Harleen took the information surprisingly. “How many sessions did he do with the Joker?”

“Six.” Dr. Wallace said. “By the third, The Joker was the one asking the questions.”

Harleen scribbled down more notes for her report before opening a blank document on her laptop. “I don’t think you need to worry about me, Dr. Wallace.” She answered as she took her eyes off her computer screen. “I made the extreme my specialty. I should be just fine.”

“That’s what I hope all your training can do for you, Dr. Quinzel.” Dr. Wallace replied. He sighed. “I need to be clear, Harleen. This is a rough road I’m sending you down, and you need to know you don’t have to walk it alone. If you need someone to talk to about your sessions, I’m here to help.”

“What do you mean?” Harleen asked.

“I mean that I gave you the opportunity to work with one of the most erratic and unsolvable minds I have ever encountered in my career.” Dr. Wallace said. “We have no way of knowing what is true and what is false with him. We don’t even have his real name. Don’t get me wrong, Harleen. You graduated top of your class, published a thesis unlike any I’ve read and in your interview you told me that the eclectic minds of hardened and violent criminals would provide you with the challenge you crave. I can’t deliver anything better than The Joker himself, and I would not offer you his case if I wasn’t positive you could handle it.”

“Thank you.” Harleen answered. “I just want to finish up my notes and I will be done for the night.” Dr. Wallace stood up and left Harleen to her work, quickly typing up her session report on a laptop keyboard. She mouthed the words she was typing as they appeared on screen, and all she could hear in her mind was The Joker’s voice repeatedly calling her Harley.

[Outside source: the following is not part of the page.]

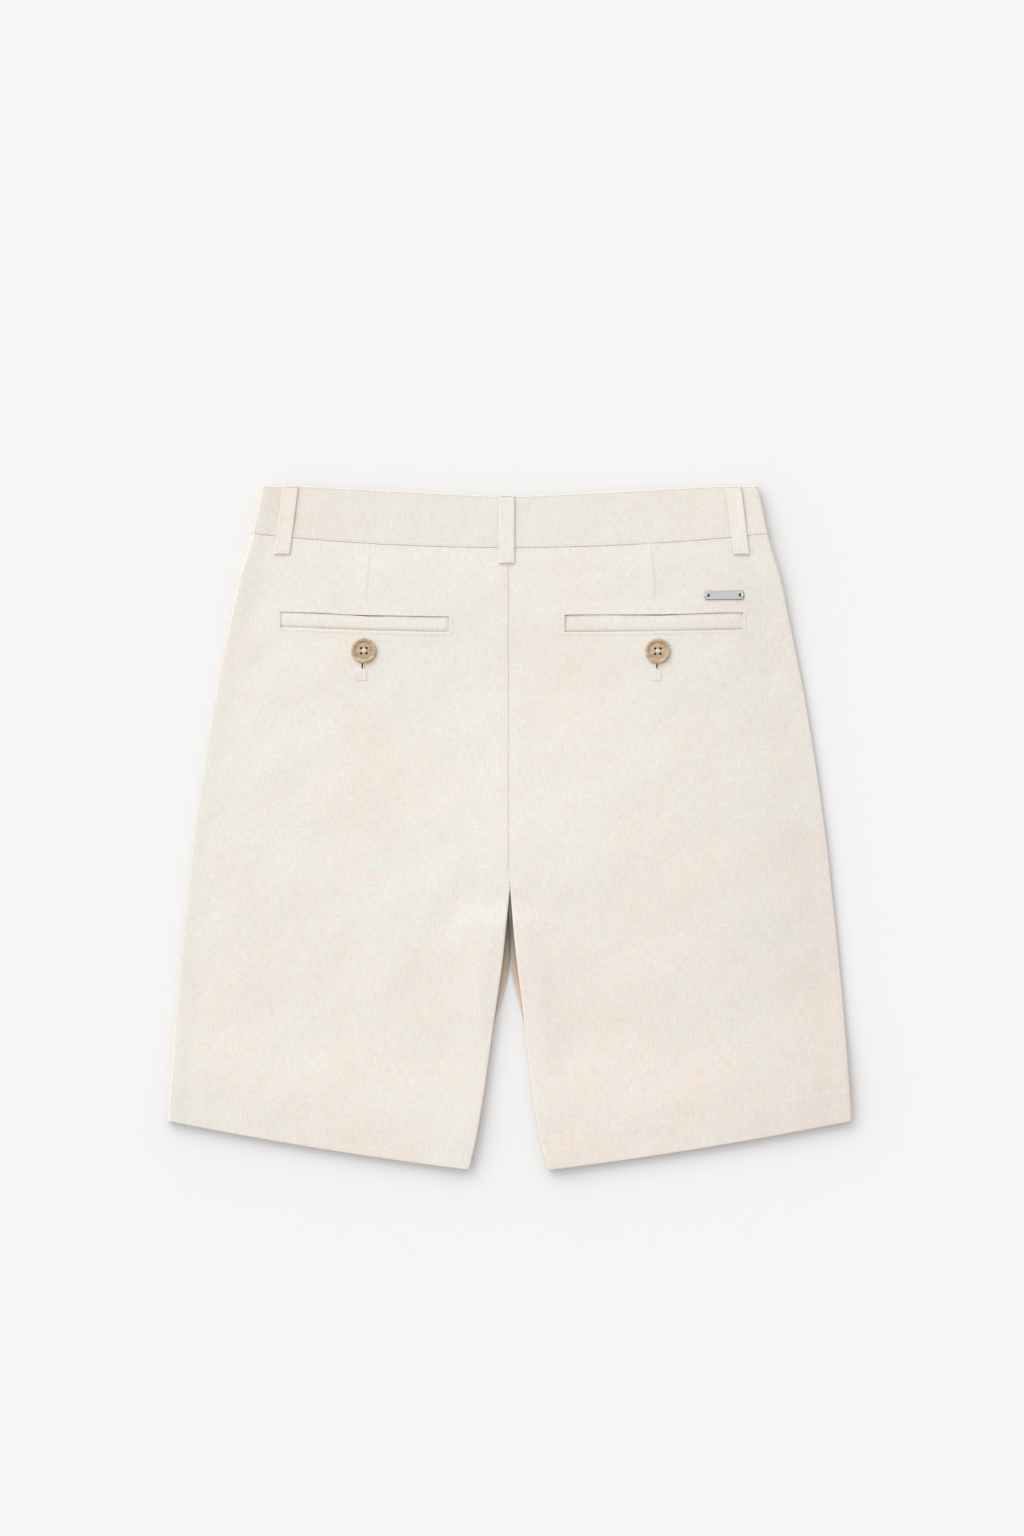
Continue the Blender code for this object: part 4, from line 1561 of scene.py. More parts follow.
@dataclass
class Waistband:
    """A folded waistband piece. Its ends are -1 or 1 at the sides of the garment, and 0 at the middle."""

    shape: LaidShape
    name: str
    left_end: int
    right_end: int
    on_back: bool
    lower_edge: StitchedEdge = StitchedEdge(2.0 * MM, 0.14 * MM, 0.1 * MM, 0.03 * MM, 9 * MM, 0.06 * MM)
    upper_edge: StitchedEdge = StitchedEdge(1.3 * MM, 0.0, 0.0, 0.04 * MM)
    fold_steps: int = 12
    run_steps: int = 8

    def seam_y(self, x: Array) -> Array:
        """The seam that the band is sewn to its panels with."""
        return self.shape.back_seam_y(x) if self.on_back else self.shape.front_seam_y(x)

    def top_y(self, x: Array) -> Array:
        """The band's folded top edge."""
        return self.seam_y(x) + self.shape.band_height(x)

    def relief(self, x: Array, y: Array) -> Array:
        """How far the sewing lifts the band's right side.

        Args:
            x: Places across the garment.
            y: Their heights on it.

        Returns:
            The lift at each place, and 0 all over a front band.
        """
        from_seam = y - self.seam_y(x)
        from_top = self.top_y(x) - y
        total = self.lower_edge.height(np.maximum(from_seam, 0))
        total = total + self.upper_edge.height(np.maximum(from_top, 0)) - self.upper_edge.allowance_lift
        total += pucker(x, from_seam - self.lower_edge.width, 0.06 * MM, 8.3 * MM, 6 * MM)
        total += pucker(x, from_top - self.upper_edge.width, 0.05 * MM, 6.9 * MM, 5 * MM)
        middle = smoothstep(from_seam / (14 * MM)) * smoothstep(from_top / (14 * MM))
        total += middle * (Wave(20, 57, 0.14, 0.7).lift(x, y) + Wave(-14, 34, 0.08, 2.0).lift(x, y))
        return total if self.on_back else np.zeros_like(x)

    def surface(self, x: Array, y: Array) -> Array:
        """Height of the band's right side, away from its rolled ends."""
        base = self.shape.back_top(x, y) if self.on_back else np.zeros_like(x)
        return base + self.relief(x, y)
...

Joker Session 1 Notes by Dr. Harleen Quinzel

The Joker establishes a strong evasiveness when it comes to questions regarding himself. He can easily find a way to change the subject or tangentially rant about something similar to the topic posed to him. While convinced control is a joke, he seems to demand control over those he attempts to manipulate. The Joker also cannot seem to shake a powerful and violent obsession with Batman, which was established early on in his psychological history. It is my opinion that he believes Batman fills a void within him that he himself may not be aware of. I plan to probe the idea in the next session.